HAST Worth noting the outlet lean here: Reason is a libertarian publication with a right-of-center rating. The piece engages the reform arguments on their merits, but readers should know the conclusion aligns with the publication's general institutional skepticism toward Court expansion. The arguments themselves are laid out and worth reading regardless of where you land.

KELI A lawsuit has been filed in the United States against OpenAI by the mother of a teenager whose death is being linked to her use of ChatGPT. The complaint alleges OpenAI failed to intervene despite warning signs present in the daughter's conversations with the AI system.
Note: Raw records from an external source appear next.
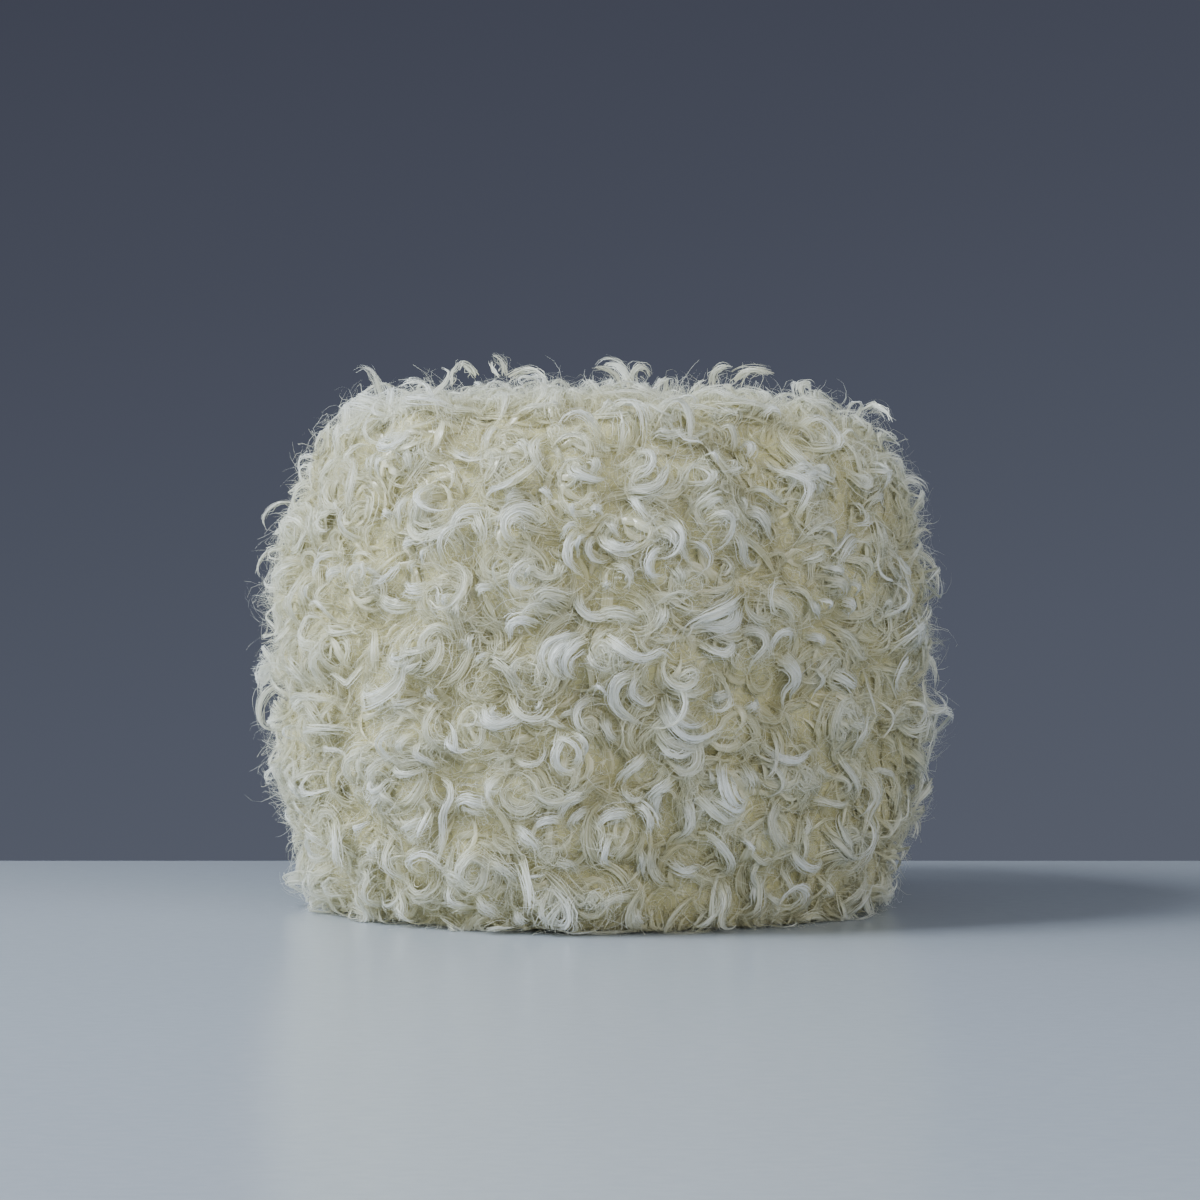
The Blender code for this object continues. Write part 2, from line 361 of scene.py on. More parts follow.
# Locks that stand out at the ball's edge in the photograph.
# Each row: width in pixels, distance behind the middle in millimetres, then x,y from root to tip in pixels.
STANDING_LOCKS = """
 8 -12 388,412 381,396 376,380 369,370 361,367 352,371
 6 -14 426,402 438,390 447,380 449,372 441,367
 8 -10 476,376 469,367 462,364 459,372
 3 -10 452,386 453,371 461,360
 6 -12 504,376 502,363 496,357 489,354
 3 -12 499,378 492,367 490,359
 7 -16 506,378 519,372 533,369 543,376 550,387
11 -16 629,388 624,374 615,365 606,364 599,373
 4 -16 622,388 615,375 605,369 588,369
 8 -14 634,388 633,374 639,367 647,370 651,380
 8 -16 713,387 715,373 723,368 734,369
 9 -14 733,382 745,372 760,370 777,374
 8 -12 800,396 801,384 808,383 814,392
 9 -10 862,410 873,405 884,410 891,426
10 -2 884,500 897,487 911,480 921,484 927,499
 4 -2 898,552 912,538 925,530 932,536
 5 -2 900,556 918,552 931,562 936,577 936,593
 7 -2 893,676 907,662 922,655 932,662 935,677 933,692
 3 -2 905,700 920,707 926,722 926,737 922,749
 9 -2 888,786 904,773 917,772 923,782 922,793 913,801
 9 -2 886,808 902,809 913,817 916,828 911,841
 3 -2 882,848 895,845 903,849 903,857 898,862
 3 -2 294,503 281,503 269,509 263,519 267,532
 7 -2 300,645 284,650 269,663 261,682 260,700
 8 -2 282,682 267,692 259,710 264,727 276,731 288,725
 2 -2 286,546 270,550 259,562 258,572 264,580
"""


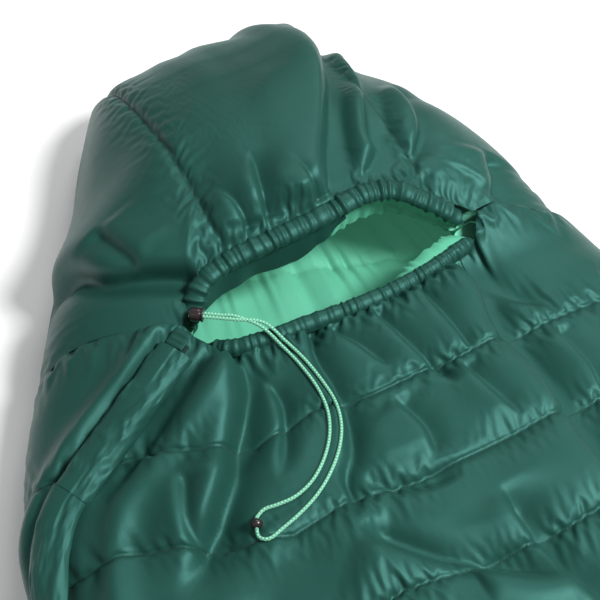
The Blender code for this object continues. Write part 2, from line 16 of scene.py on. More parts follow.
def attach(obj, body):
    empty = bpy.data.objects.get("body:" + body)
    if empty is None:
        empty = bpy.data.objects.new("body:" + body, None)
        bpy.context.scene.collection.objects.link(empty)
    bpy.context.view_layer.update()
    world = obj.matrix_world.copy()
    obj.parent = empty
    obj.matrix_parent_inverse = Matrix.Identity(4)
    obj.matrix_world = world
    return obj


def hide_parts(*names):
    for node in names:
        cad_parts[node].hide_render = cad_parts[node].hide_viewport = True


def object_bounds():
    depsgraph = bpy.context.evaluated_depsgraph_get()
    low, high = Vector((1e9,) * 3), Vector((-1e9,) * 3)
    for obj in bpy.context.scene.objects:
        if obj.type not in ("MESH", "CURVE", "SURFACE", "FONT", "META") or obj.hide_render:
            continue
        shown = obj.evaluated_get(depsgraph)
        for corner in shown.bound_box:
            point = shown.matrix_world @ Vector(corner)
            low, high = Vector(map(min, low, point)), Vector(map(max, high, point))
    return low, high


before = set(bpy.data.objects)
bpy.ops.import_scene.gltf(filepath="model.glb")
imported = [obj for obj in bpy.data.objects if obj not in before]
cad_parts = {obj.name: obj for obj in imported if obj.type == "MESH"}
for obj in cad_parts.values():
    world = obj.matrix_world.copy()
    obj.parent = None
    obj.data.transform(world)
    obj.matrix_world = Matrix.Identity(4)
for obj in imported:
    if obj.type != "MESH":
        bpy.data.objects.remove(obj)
cad_low, cad_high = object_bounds()

for leftover in [o for o in bpy.data.objects if o.type in ("CAMERA", "LIGHT")]:
    bpy.data.objects.remove(leftover)

# ---------------------------------------------------------------- the bag's plain surface

LENGTH = cad_high.y - cad_low.y
HEAD_Y = cad_high.y
SEAM_HEIGHT = 0.053
LEAN = 0.30
SIDE_SHIFT = 0.0027
HEAD_TURN = 0.12
FOOT_TURN = 0.10
NECK = 0.46
FOOTBOX = 1.85
BACK_FLAT = 0.35
HALF_WIDTH = [(0, 0.145), (0.04, 0.168), (0.10, 0.197), (0.21, 0.24), (0.315, 0.292), (0.43, 0.34),
              (0.555, 0.388), (0.69, 0.41), (0.82, 0.41), (1.0, 0.375), (1.3, 0.34), (1.6, 0.30),
              (1.9, 0.265), (2.08, 0.25), (2.15, 0.215)]
CROWN = [(0, 0.19), (0.085, 0.20), (0.17, 0.225), (0.26, 0.24), (0.365, 0.225), (0.46, 0.182),
         (0.525, 0.158), (0.63, 0.158), (0.86, 0.167), (1.2, 0.16), (1.6, 0.162), (1.93, 0.18), (2.15, 0.18)]

# The middle of each hem channel in plan, (x, s) from left to right.
HOOD_HEM = [(-0.150, 0.468), (-0.128, 0.441), (-0.090, 0.428), (-0.045, 0.424), (0.000, 0.420),
            (0.045, 0.414), (0.090, 0.407), (0.130, 0.412), (0.160, 0.430), (0.190, 0.446), (0.206, 0.452)]
NECK_HEM = [(-0.143, 0.491), (-0.118, 0.510), (-0.080, 0.515), (-0.030, 0.515), (0.030, 0.514),
            (0.080, 0.510), (0.130, 0.501), (0.170, 0.490), (0.198, 0.478), (0.208, 0.472)]

# Where the hood's and the front's fabric end in plan, round the opening and at the neck seam beside it.
BESIDE_LEFT = [(-0.50, 0.428), (-0.299, 0.430), (-0.268, 0.436), (-0.238, 0.445), (-0.200, 0.459),
               (-0.164, 0.470)]
BESIDE_RIGHT = [(0.252, 0.442), (0.306, 0.455)]
HOOD_EDGE = (BESIDE_LEFT + [(x, round(s - 0.0125, 4)) for x, s in HOOD_HEM[:-2]]
             + [(0.190, 0.434), (0.207, 0.443), (0.218, 0.450)] + BESIDE_RIGHT + [(0.60, 0.450)])
NECK_EDGE = (BESIDE_LEFT + [(-0.155, 0.487)] + [(x, round(s + 0.009, 4)) for x, s in NECK_HEM]
             + [(0.216, 0.466), (0.222, 0.452)] + BESIDE_RIGHT + [(0.60, 0.450)])

# The stitched lines across the front: the first one's s, their spacing, and how they bow across the width.
FIRST_QUILT = 0.623
QUILT_SPACING = (FOOTBOX - FIRST_QUILT) / 11
QUILT_BOW = [(-1.0, -0.045), (-0.80, -0.040), (-0.64, -0.015), (-0.55, 0.0), (-0.42, 0.012), (-0.25, 0.0),
             (-0.07, 0.005), (0.21, 0.0), (0.45, -0.010), (0.78, -0.023), (1.0, -0.030)]
LEFT_SEAM = (-0.128, -0.088)
RIGHT_SEAM = (0.140, 0.175)


def smooth(stations, at):
    """A curve through the stations that never overshoots them."""
    xs = np.array([a for a, _ in stations])
    ys = np.array([b for _, b in stations])
    at = np.asarray(at, float)
    slopes = np.diff(ys) / np.diff(xs)
    tangents = np.concatenate([slopes[:1], np.zeros(len(xs) - 2), slopes[-1:]])
    same = slopes[:-1] * slopes[1:] > 0
    total = np.where(same, slopes[:-1] + slopes[1:], 1)
    tangents[1:-1] = np.where(same, 2 * slopes[:-1] * slopes[1:] / total, 0)
    i = np.clip(np.searchsorted(xs, at, side="right") - 1, 0, len(xs) - 2)
    h = xs[i + 1] - xs[i]
    t = np.clip((at - xs[i]) / h, 0, 1)
    return ((2 * t**3 - 3 * t**2 + 1) * ys[i] + (t**3 - 2 * t**2 + t) * h * tangents[i]
            + (3 * t**2 - 2 * t**3) * ys[i + 1] + (t**3 - t**2) * h * tangents[i + 1])


def line(points, at):
    """Straight pieces through (x, value) points."""
    return np.interp(at, [a for a, _ in points], [b for _, b in points])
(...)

HAST This is not the first lawsuit of this type against AI companies, but it is among the most direct in its allegations about a specific failure to act on in-session signals. The legal question of what duty of care, if any, an AI system owes a user in distress is not settled. That is the threshold question this case will have to answer before it gets to the facts.

KELI We close today with Gene Shalit, the longtime film critic for NBC's Today show, who died this week at the age of 100. Shalit joined the program in 1970 and became arts editor in 1973. He was known for his distinctive appearance — large mustache, voluminous hair — and for a reviewing style built on wordplay and a genuine enthusiasm for cinema.

HAST He was not a theoretical critic. He was a popular one. There's a difference, and the coverage treated it as a distinction that needed no apology.

KELI That's the drop for Friday, June 12. From Inkwell, I'm Keli.

HAST And I'm Hast. We'll be back Monday.